A provocação foi o assassinato, em 1° de julho, em Dresden, de Marwa al Sherbini, uma farmacêutica egípcia grávida. Ela foi esfaqueada 18 vezes em um tribunal na frente de seu filho de três anos, de juízes e de testemunhas, supostamente pelo homem que apelava de uma multa por ter insultado Sherbini em um parque.
Identificado pelas autoridades apenas como um alemão nascido na Rússia chamado Alex W., de 28 anos, ele havia chamado Sherbini de radical islâmica, terrorista e prostituta, quando ela lhe pediu para dar espaço para seu filho nos balanços do playground. Sherbini usava um lenço na cabeça.
Mais de uma semana se passou antes que o governo alemão, reagindo à revolta em todo o mundo árabe, manifestasse condolências, enquanto salientava que o ataque ocorreu durante o julgamento de um racista e que o acusado era originário da Rússia.
Dresden é uma das grandes capitais culturais da Europa. Também é a capital da Saxônia, antiga parte da Alemanha Oriental que, juntamente com a reputação pela indústria de semicondutores, ganhou manchetes nos últimos anos por incidentes de xenofobia e extremismo de direita. É difícil imaginar como reconciliar a elevada cultura da cidade com esses eventos perturbadores.
O relatório deste ano do Departamento Federal de Proteção à Constituição, agência de inteligência interna da Alemanha, mostrou que os crimes da extrema direita aumentaram 16% em todo país em 2008. A maioria dessas ofensas foi classificada como crimes de propaganda —pintura de suásticas em túmulos judeus ou ataque a estabelecimentos de propriedade de imigrantes—, mas atos violentos com motivo político, como assassinato, incêndio e agressão, representaram 1.042 dos quase 20 mil crimes registrados, aumento de 6,3% em relação a 2007.
E esses crimes violentos se revelaram muito mais comuns em partes da antiga Alemanha Oriental. A Saxônia, com aproximadamente 5% da população do país, respondeu por 12% da violência classificada como de natureza de extrema direita, disse o relatório.
Hoje, o centro de Dresden, que já foi destruído pelas bombas aliadas, é uma maravilha de civilidade, um ambiente da era barroca restaurado.
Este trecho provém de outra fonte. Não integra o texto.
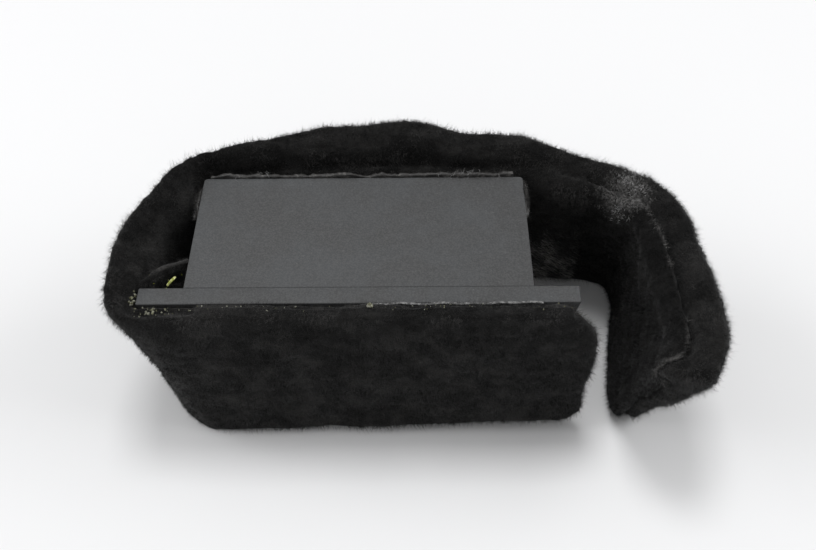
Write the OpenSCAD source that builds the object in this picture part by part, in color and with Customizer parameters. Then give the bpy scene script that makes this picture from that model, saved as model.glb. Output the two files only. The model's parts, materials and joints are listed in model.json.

A reconstrução da Frauenkirche, a grande catedral barroca onde Bach tocou, marca mais uma vez a silhueta da cidade com sua cúpula em forma de sino.
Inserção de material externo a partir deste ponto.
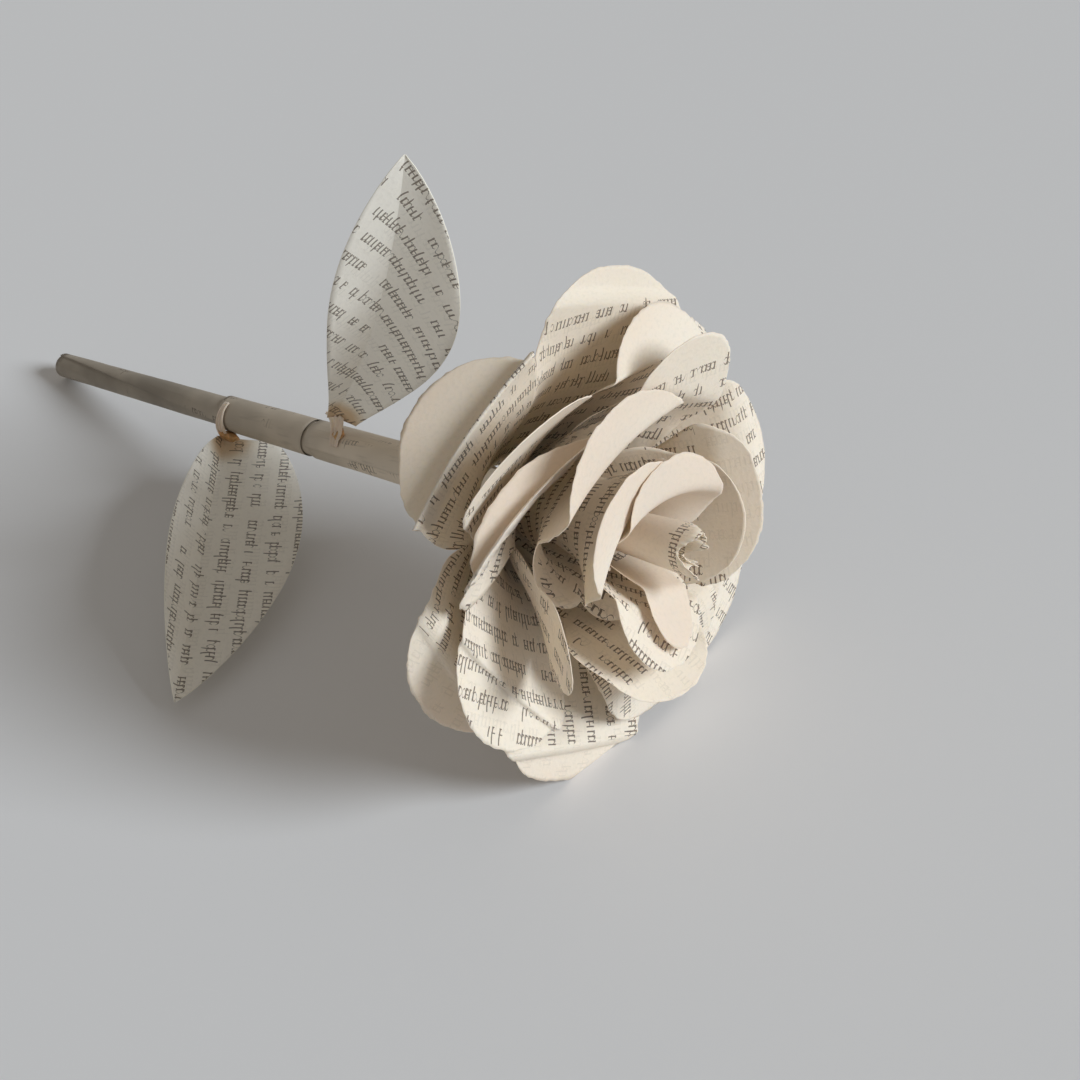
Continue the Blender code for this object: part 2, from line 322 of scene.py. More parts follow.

As ruínas da Frauenkirche tornaram-se um ponto de reunião para protestos contra o regime durante a época comunista. Em fevereiro, como sempre no aniversário dos ataques aéreos aliados, neonazistas marcharam pelas ruas. Cerca de 7.500 deles carregavam faixas condenando o “holocausto das bombas”. Eles foram superados, segundo o Spiegel Online, por manifestantes antinazistas, mas de qualquer modo 7.500 foi o dobro do número que se manifestou no ano passado.
A Alemanha é hoje um bastião da democracia no coração da Europa. Mas a extrema direita está em ascensão em todo o continente, e a xenofobia cresce no país, pelo menos entre os jovens.
O jornal “Tagesspiegel” relatou que Alex W. perguntou a Sherbini no tribunal: “Você tem o direito de estar na Alemanha?”, antes de adverti-la de que “quando o NDP chegar ao poder será o fim disso”.
“Eu votei no NDP”, ele acrescentou. Não foi surpresa. O Partido Democrático Nacional (NDP na sigla em alemão), de extrema direita, pediu que Zeca Schall, político negro que trabalha nas eleições regionais para a União Democrata Cristã, no governo, “voltasse para Angola”.
Tudo isso levanta o problema da reconciliação: quais são os efeitos humanizadores da cultura? Evidentemente, nenhum.
Podemos olhar o quanto quisermos para as muitas obras-primas de arte em Dresden, mas isso não dará sentido a um assassinato idiota ou ajudará a mudar a mente de um preconceituoso violento.
O que também podemos fazer, porém, é aceitar que, embora as artes não possam nos salvar, devemos salvá-las de qualquer modo. Porque os inimigos da sociedade civilizada estão sempre diante da porta.